* **PROBLEM TO WORK ON**:
Return, exactly as written, every line from the first line of the data below through the line that contains "return hem_line(x) - UNDER_NET".

* **COLLECTED DATA**:
>>

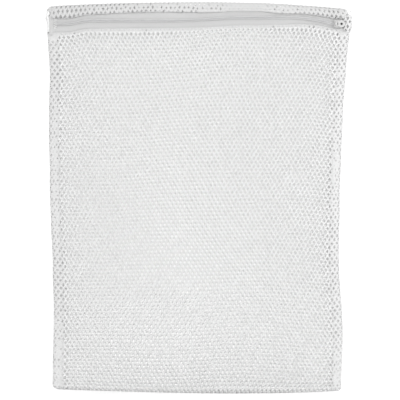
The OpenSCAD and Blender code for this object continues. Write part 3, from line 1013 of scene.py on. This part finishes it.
def tape_surface(inner_z, outer_line):
    """A tape: u along the zip, v from 0 at its inner edge to 1. Its ends turn back into the bag."""
    def surface(u, v):
        right_end = across(HALF, ZIP_Z) - RIGHT_INSET
        reach = np.where(u < 0, -LEFT_END, right_end) - END_R
        angle = np.clip((np.abs(u) - reach) / END_R, 0, np.pi / 2)
        x = np.where(u < 0, -1.0, 1.0) * np.where(angle > 0, reach + END_R * np.sin(angle), np.abs(u))
        past_tack = near(u, left_tack_high[0], TACK_EASE)
        inside = inner_z + (ZIP_Z - inner_z) * past_tack
        inside = inside + zip_rise(x)
        z = inside + (outer_line(x) - inside) * v
        ribs = RIB_HEIGHT * np.sin(v * 2 * np.pi * RIBS)
        ripple = RIPPLE * np.sin(u / RIPPLE_LENGTH + 3 * v)
        y = TAPE_Y + ripple + ribs + END_R * (1 - np.cos(angle))
        y = y + np.maximum(np.abs(u) - reach - END_R * np.pi / 2, 0)
        return np.stack([x, y, z], -1)
    return surface


def tape_piece(name, inner_z, outer_line):
    """A tape between its inner edge at inner_z and its outer edge along outer_line(x)."""
    along = np.arange(TAPE_START, TAPE_END, TAPE_STEP)
    up = np.linspace(0, 1, TAPE_ROWS)
    points, faces = ribbon(along, up, tape_surface(inner_z, outer_line), TAPE_T)
    return add_piece(name, points, faces, tape_white)


UNDER_NET = 3.0  # how far each tape reaches behind the net it is sewn to


def upper_outside(x):
    """Height of the upper tape's outer edge."""
    return band_line(x) + UNDER_NET


def lower_outside(x):
    return hem_line(x) - UNDER_NET


upper_tape = tape_piece("upper_tape", tape_low[2], upper_outside)
place(upper_tape, "upper_zipper_tape")
lower_tape = tape_piece("lower_tape", low_tape_high[2], lower_outside)
place(lower_tape, "lower_zipper_tape", on_lip=True)

# ---------------- coils

COIL_PITCH = 1.27
WIRE_R = 0.3
COIL_Y = (coil_low[1] + coil_high[1]) / 2
COIL_OUT = 1.3  # outer reach of a loop's centre line
COIL_IN = -0.3  # how far the heads cross the zip line
COIL_MIDDLE, COIL_REACH = (COIL_OUT + COIL_IN) / 2, (COIL_OUT - COIL_IN) / 2
COIL_DEPTH = 0.66  # half the depth of a loop
COIL_START = left_tack_high[0] - 0.6
COIL_END = right_tack_high[0]
STEPS_PER_TURN = 14
PARTING, PARTING_START, PARTING_LENGTH = 0.4, -0.5, 3.0  # measured from the slider's middle
CORD_R = 0.36
CHAIN_R = 0.12
CHAIN_LINES = (0.1, 0.6)  # its two threads, out from the coil's middle
CHAIN_DEPTH, CHAIN_WAVE = 0.95, 0.12


def coil_line(x, up, out):
    """Height of a line that runs along the coil at the distance out from the zip's middle."""
    parted = PARTING * eased(x - SLIDER_X, PARTING_START, PARTING_LENGTH)
    return ZIP_Z + zip_rise(x) + up * (out + parted)


def coil_path(up):
    """The wound filament; the lower coil's heads lie halfway between the upper one's."""
    turns = int((COIL_END - COIL_START) / COIL_PITCH)
    t = np.linspace(0, turns * 2 * np.pi, turns * STEPS_PER_TURN + 1)
    x = COIL_START + COIL_PITCH * (t / (2 * np.pi) + (0.5 if up < 0 else 0.0))
    z = coil_line(x, up, COIL_MIDDLE + COIL_REACH * np.sin(t))
    return np.stack([x, COIL_Y + COIL_DEPTH * np.cos(t), z], -1)


def cord_path(up):
    """The cord that runs inside a coil."""
    x = np.arange(COIL_START, COIL_END, 1.0)
    return np.stack([x, COIL_Y + 0.0 * x, coil_line(x, up, COIL_MIDDLE)], -1)


def chain_path(up, out):
    """The chain stitch that holds a coil to its tape: it dips between the turns."""
    x = np.arange(COIL_START, COIL_END, COIL_PITCH / 6)
    wave = np.cos((x - COIL_START) * 2 * np.pi / COIL_PITCH)
    y = COIL_Y - CHAIN_DEPTH - CHAIN_WAVE * wave
    return np.stack([x, y, coil_line(x, up, COIL_MIDDLE + out)], -1)


for name, up in (("upper", 1), ("lower", -1)):
    coil = add_threads(f"{name}_coil", [tube(coil_path(up), WIRE_R)], coil_nylon)
    place(coil, f"{name}_zipper_coil", on_lip=up < 0)
    cord = add_threads(f"{name}_cord", [tube(cord_path(up), CORD_R)], thread_white)
    place(cord, f"{name}_filler_cord", on_lip=up < 0)
    chains = [tube(chain_path(up, out), CHAIN_R, 5) for out in CHAIN_LINES]
    chain = add_threads(f"{name}_coil_chain", chains, thread_white)
    place(chain, f"{name}_coil_stitching", on_lip=up < 0)

# ---------------- net beyond the closed slider

END_OUT = 0.3  # how far its turn stands outside the bag's right edge
END_SPREAD = 0.4  # by how much its turn is wider than it is deep
END_DEPTH = 0.3  # how far it lies in front of the hem
OVER_COIL, OVER_COIL_SPREAD = 1.7, 2.6  # its rise over the coil
END_LEFT, END_RIGHT = slider_high[0] + 0.5, HALF + 7.5
END_LOW, END_HIGH = HEM_Z - 1, ZIP_Z + 8


def zip_end_surface(u, v):
    """Net that joins the band to the front face past the slider, and turns back into the side seam."""
    start = across(HALF, v) + END_OUT - END_R
    angle = np.clip((u - start) / END_R, 0, np.pi / 2)
    x = np.where(angle > 0, start + (END_R + END_SPREAD) * np.sin(angle), u)
    over_coil = OVER_COIL * hill(v - ZIP_Z, OVER_COIL_SPREAD) * (1 - np.sin(angle))
    y = HEM_Y - END_DEPTH - over_coil + END_R * (1 - np.cos(angle))
    return np.stack([x, y, v + zip_rise(x)], -1)


points, faces = hex_net(zip_end_surface, (END_LEFT, END_RIGHT), (END_LOW, END_HIGH), still)
zip_end_net = add_piece("zip_end_net", points, faces, net_end_white)
place(zip_end_net)

# ---------------- stitches and tacks

STITCH_PITCH, STITCH_LENGTH = 3.2, 2.5
STITCH_R = 0.19
STITCH_ARCH = 0.42  # height of a stitch's arch
STITCH_SUNK = 0.25  # how far its ends lie in the cloth
STITCH_JITTER = 0.06
STITCH_MARGIN = 8.0  # between the row's ends and the side seams
STITCH_INSET = 1.6  # from the net's edge to the row


def stitch_tubes(line, depth):
    """Lockstitch: each visible stitch arches out of the cloth and dives back into it."""
    tubes = []
    count = int((2 * HALF - 2 * STITCH_MARGIN) / STITCH_PITCH)
    s = np.linspace(-1, 1, 9)
    for i in range(count):
        centre = (i - (count - 1) / 2) * STITCH_PITCH
        x = centre + s * STITCH_LENGTH / 2
        y = depth - STITCH_ARCH * (1 - s**4) + STITCH_SUNK
        z = line(x) + rng.normal(0, STITCH_JITTER)
        tubes.append(tube(np.stack([x, y, z], -1), STITCH_R))
    return tubes


upper_row = stitch_tubes(lambda x: band_line(x) + STITCH_INSET, BAND_Y - NET_T / 2)
upper_stitches = add_threads("upper_stitches", upper_row, thread_white)
place(upper_stitches, "upper_tape_stitching")
lower_row = stitch_tubes(lambda x: hem_line(x) - STITCH_INSET, HEM_Y - NET_T / 2)
lower_stitches = add_threads("lower_stitches", lower_row, thread_white)
place(lower_stitches, "lower_tape_stitching", on_lip=True)

SWINGS = 9  # of a tack's zigzag
TACK_R = 0.32
TACK_OUT, TACK_DIVE = 0.15, 0.5  # how far it stands in front of its CAD box, and dives back at each turn


def tack_tubes(low, high):
    """A bar tack: dense zigzag over the tape's end."""
    middle = (low[0] + high[0]) / 2
    s = np.linspace(0, 1, SWINGS * 12 + 1)
    swing = np.cos(s * SWINGS * np.pi)
    x = middle + (high[0] - low[0]) / 2 * swing
    z = low[2] + (high[2] - low[2]) * s
    y = low[1] - TACK_OUT + TACK_DIVE * swing**4
    return [tube(np.stack([x, y, z], -1), TACK_R)]


TACKS = (("left", left_tack_low, left_tack_high), ("right", right_tack_low, right_tack_high))
for name, low, high in TACKS:
    tack = add_threads(f"{name}_tack", tack_tubes(low, high), thread_white)
    place(tack, f"{name}_bar_tack")

# ---------------- slider and pull keep their CAD shape

HARDWARE = (("slider_body", slider_enamel), ("slider_pull", slider_enamel), ("locking_pin", pin_steel_and_hole_shade))
BEVEL = 0.18
for name, material in HARDWARE:
    part = frame["nodes"][name]
    part.data.materials.clear()
    part.data.materials.append(material)
    bevel = part.modifiers.new("edges", "BEVEL")
    bevel.width = BEVEL * MM
    bevel.segments = 3
    bevel.limit_method = "ANGLE"
    bevel.angle_limit = math.radians(40)
    bevel.harden_normals = False

# ---------------- studio

SEEN_WHITE, SOFT_LIGHT = 1.12, 1.06  # the backdrop as the camera sees it, and as it lights the bag
FLOOR_SIDE = 4.0  # half the floor's width, in metres
FLOOR_Z = -0.0004
FLOOR_DARK, FLOOR_LIGHT = 0.88, 0.92
FLOOR_GLOW = 0.12  # added where the camera sees the floor, to meet the backdrop's tone

scene = bpy.context.scene
scene.view_settings.view_transform = "Standard"
world = bpy.data.worlds.new("studio")
scene.world = world
world.use_nodes = True
backdrop = world.node_tree.nodes["Background"]
backdrop.inputs["Color"].default_value = (1, 1, 1, 1)
seen = node(world.node_tree, "ShaderNodeLightPath").outputs["Is Camera Ray"]
level = remapped(world.node_tree, seen, SOFT_LIGHT, SEEN_WHITE)
link(world.node_tree, level, backdrop.inputs["Strength"])

floor_material, floor_tree, floor_bsdf = shader("floor_pale")
patches = node(floor_tree, "ShaderNodeTexNoise", Scale=3.0).outputs["Fac"]
floor_tone = remapped(floor_tree, patches, FLOOR_DARK, FLOOR_LIGHT)
link(floor_tree, floor_tone, floor_bsdf.inputs["Base Color"])
floor_seen = node(floor_tree, "ShaderNodeLightPath").outputs["Is Camera Ray"]
link(floor_tree, remapped(floor_tree, floor_seen, 0.0, FLOOR_GLOW), floor_bsdf.inputs["Emission Strength"])
set_inputs(floor_bsdf, {"Roughness": 0.9, "Emission Color": (1, 1, 1, 1)})
floor_mesh = bpy.data.meshes.new("floor")
corners = [(x * FLOOR_SIDE, y * FLOOR_SIDE, FLOOR_Z) for x, y in ((-1, -1), (1, -1), (1, 1), (-1, 1))]
floor_mesh.from_pydata(corners, [], [(0, 1, 2, 3)])
floor_mesh.materials.append(floor_material)
floor = bpy.data.objects.new("floor", floor_mesh)
scene.collection.objects.link(floor)


def area_light(name, location, target, size, power):
    """A square light that faces its target; both places are in metres."""
    data = bpy.data.lights.new(name, "AREA")
    data.size = size
    data.energy = power
    obj = bpy.data.objects.new(name, data)
    scene.collection.objects.link(obj)
    obj.location = location
    obj.rotation_mode = "QUATERNION"
    obj.rotation_quaternion = (Vector(target) - Vector(location)).to_track_quat("-Z", "Y")


area_light("key", (1.3, -0.9, 0.5), (0, 0, 0.2), size=0.8, power=4.5)
area_light("top", (0.0, -0.6, 2.2), (0, 0, 0), size=2.0, power=4.0)

LENS, SENSOR = 300, 36
VIEW_WIDTH = 0.409  # metres that the picture spans at the bag
CAMERA_X, CAMERA_Z = 0.002, 0.19775
camera_data = bpy.data.cameras.new("camera")
camera_data.lens = LENS
camera_data.sensor_width = SENSOR
camera_data.clip_end = 50
camera = bpy.data.objects.new("camera", camera_data)
scene.collection.objects.link(camera)
camera.location = (CAMERA_X, -VIEW_WIDTH * LENS / SENSOR, CAMERA_Z)
camera.rotation_euler = (math.pi / 2, 0, 0)
scene.camera = camera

<<

* **SOLUTION TO THE PROBLEM**:
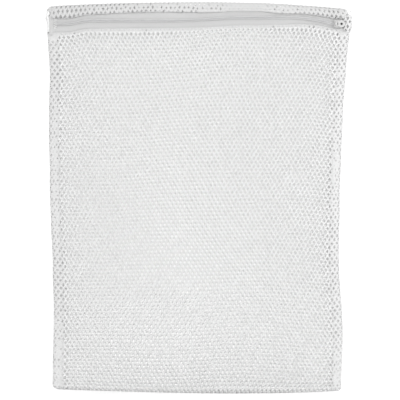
The OpenSCAD and Blender code for this object continues. Write part 3, from line 1013 of scene.py on. This part finishes it.
def tape_surface(inner_z, outer_line):
    """A tape: u along the zip, v from 0 at its inner edge to 1. Its ends turn back into the bag."""
    def surface(u, v):
        right_end = across(HALF, ZIP_Z) - RIGHT_INSET
        reach = np.where(u < 0, -LEFT_END, right_end) - END_R
        angle = np.clip((np.abs(u) - reach) / END_R, 0, np.pi / 2)
        x = np.where(u < 0, -1.0, 1.0) * np.where(angle > 0, reach + END_R * np.sin(angle), np.abs(u))
        past_tack = near(u, left_tack_high[0], TACK_EASE)
        inside = inner_z + (ZIP_Z - inner_z) * past_tack
        inside = inside + zip_rise(x)
        z = inside + (outer_line(x) - inside) * v
        ribs = RIB_HEIGHT * np.sin(v * 2 * np.pi * RIBS)
        ripple = RIPPLE * np.sin(u / RIPPLE_LENGTH + 3 * v)
        y = TAPE_Y + ripple + ribs + END_R * (1 - np.cos(angle))
        y = y + np.maximum(np.abs(u) - reach - END_R * np.pi / 2, 0)
        return np.stack([x, y, z], -1)
    return surface


def tape_piece(name, inner_z, outer_line):
    """A tape between its inner edge at inner_z and its outer edge along outer_line(x)."""
    along = np.arange(TAPE_START, TAPE_END, TAPE_STEP)
    up = np.linspace(0, 1, TAPE_ROWS)
    points, faces = ribbon(along, up, tape_surface(inner_z, outer_line), TAPE_T)
    return add_piece(name, points, faces, tape_white)


UNDER_NET = 3.0  # how far each tape reaches behind the net it is sewn to


def upper_outside(x):
    """Height of the upper tape's outer edge."""
    return band_line(x) + UNDER_NET


def lower_outside(x):
    return hem_line(x) - UNDER_NET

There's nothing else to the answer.